Sitôt remis dans sa cage après son forfait, Sultan est allé se tapir dans un coin, comme prostré.  Les quartiers de viande qu'on lui avait servis et qu'il avait l'habitude de dévorer sur le champ avec le sien appétit connu étaient restés intacts. Ce qui semblait au début un manque d'appétit passager se révèlerait, le lendemain et les jours suivants, comme une volonté, une résolution
délibérée de ne plus manger. L'air miné par l'acte irréparable qu'il a commis, Sultan ne voulait plus se nourrir.  Des jours et des jours, il est resté ainsi, isolé dans son coin, buté dans cette posture de repli total sur lui-même et refusant de mettre un terme à la plus curieuse grève de la faim.
Le nouveau directeur du cirque a pensé qu'un changement d'air sortirait sans doute l'animal d'un tel état. Et Sultan fut transféré alors au parc zoologique du Caire. Mais ni l'état de semi-liberté dont il jouissait ni l'environnement vert et quasi forestier ne l'ont décidé à changer. On a pensé qu'une femelle à ses côtés pourrait peut-être le sortir de cette interminable apathie. Néanmoins dès qu'on en mettait une à sa portée, il la chassait loin de lui avec brutalité.
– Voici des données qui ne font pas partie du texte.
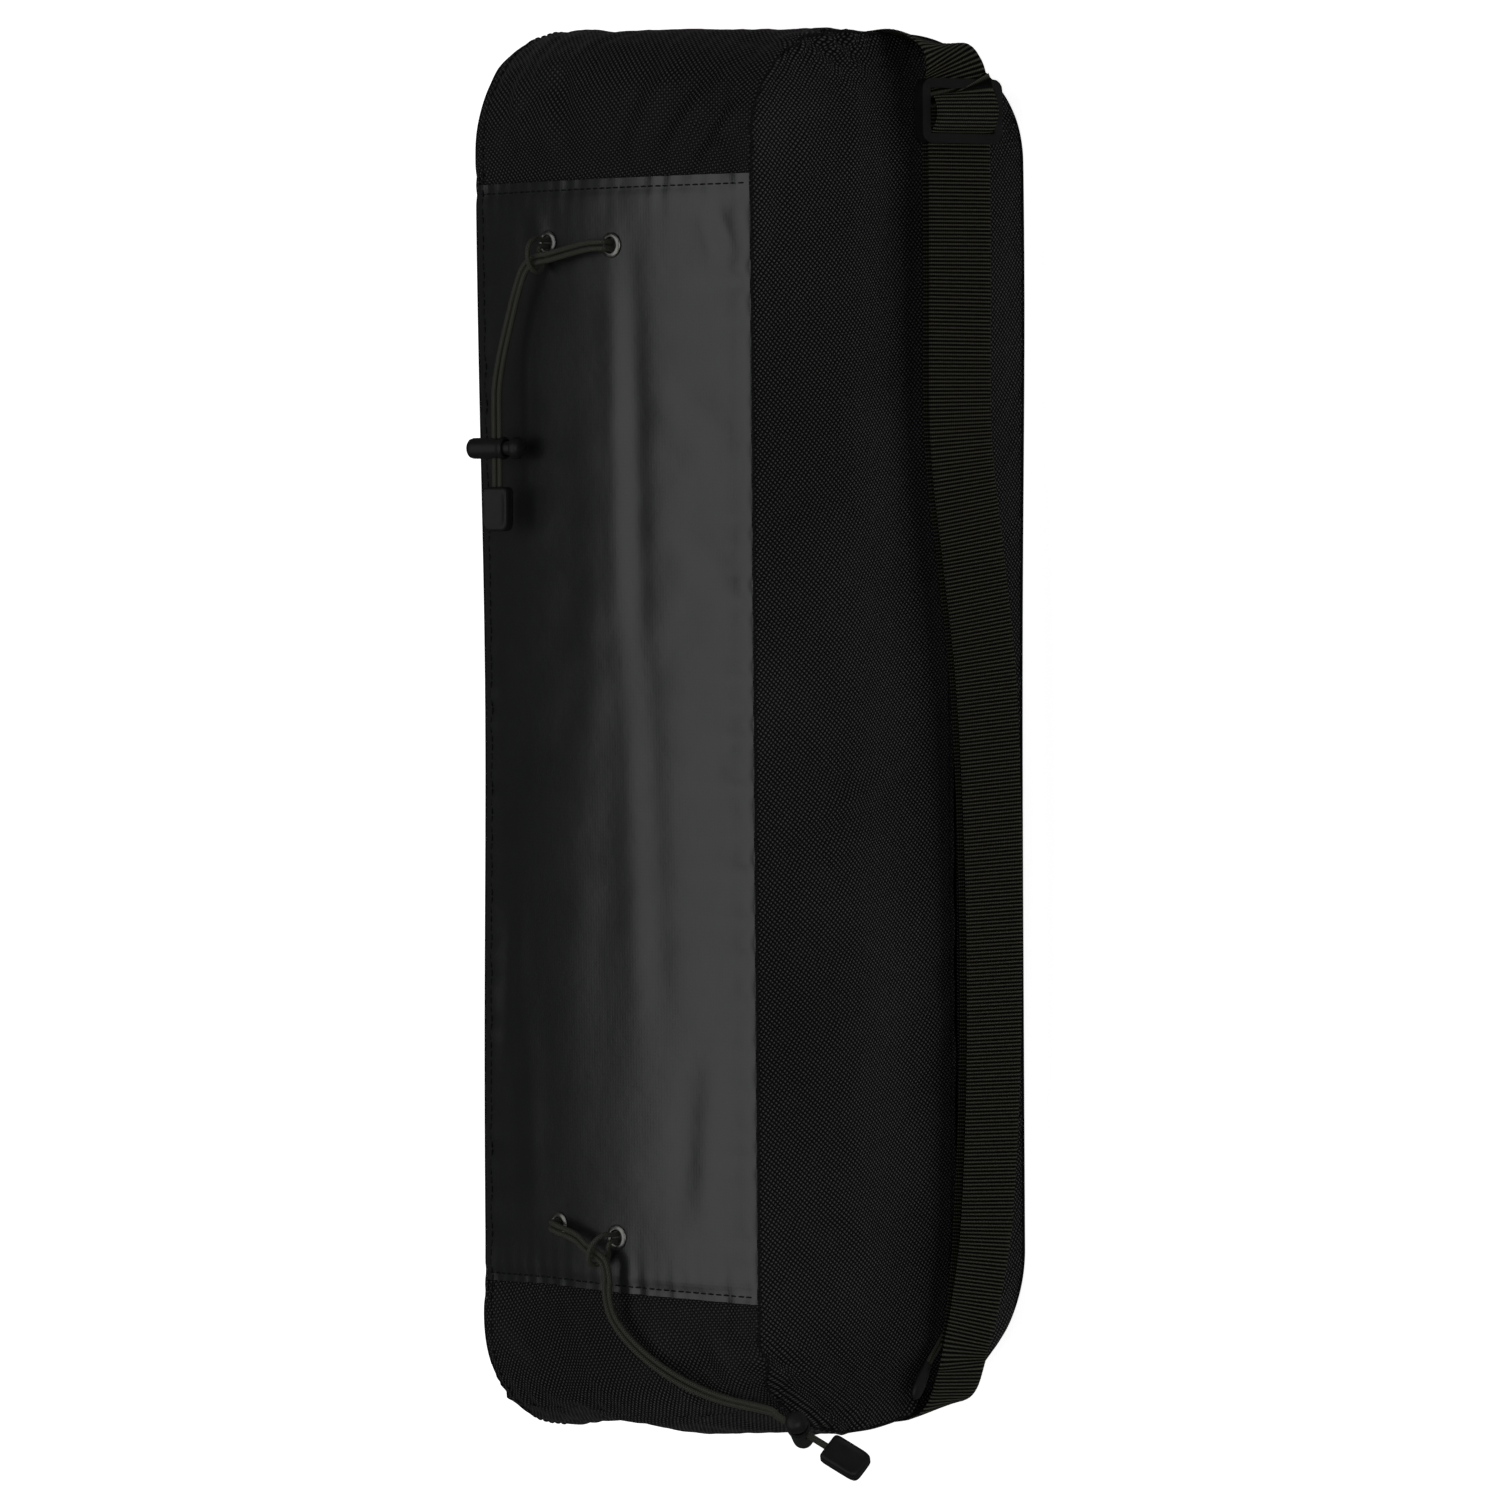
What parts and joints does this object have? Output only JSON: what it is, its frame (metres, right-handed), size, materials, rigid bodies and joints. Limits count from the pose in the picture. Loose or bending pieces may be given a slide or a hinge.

Il était évident que Sultan subissait le contrecoup de l'agression qui l'a fait tuer son maître. C'était, jour après jour, la mine d'une bête contrite, et désespérément accablée par la faute, qu'il donnait. Pour soutenir jusqu'au bout sa grève de la faim (on ne peut pas l'appeler autrement), pour prendre ainsi le contre-pied de l'instinct et s'exposer à la mort certaine, il n'y a d'autre explication plausible à un tel comportement suicidaire que le sentiment fort de culpabilité, les remords lancinants dont la bête ne pouvait se défaire. Et la fin de ce récit semble étayer davantage telle thèse.

Un jour, à la grande stupéfaction des employés du parc zoologique, on vit Sultan se mordre rageusement la queue. Et ne la relâcher qu'une fois amputée de lui. Après quoi, comme si cette auto-mutilation était bien en deçà du châtiment qu'il semblait s'infliger, il s'était mis à se mordre les pattes, se lacérant la peau jusqu'à s'ouvrir, comme un humain qui se suicide, les veines.

Et peu de temps après,  Sultan a succombé à ses blessures.


A. Amri
26.09.14





Notes:

1-
Youssef Idris, nouvelliste, romancier et dramaturge lui a consacré la nouvelle éponyme de son recueil de nouvelles أنا سلطان قانون الوجود Je suis le sultan de la loi d'existence, paru en 1972.

 
En 1973, l'écrivain et penseur Mustapha Mahmoud lui a consacré à son tour la préface de son livre رأيت الله J'ai vu Dieu.

2- Louna est la petite fille de Mohamed El-Helw, aujourd'hui elle-même dompteuse de fauves au même cirque égyptien.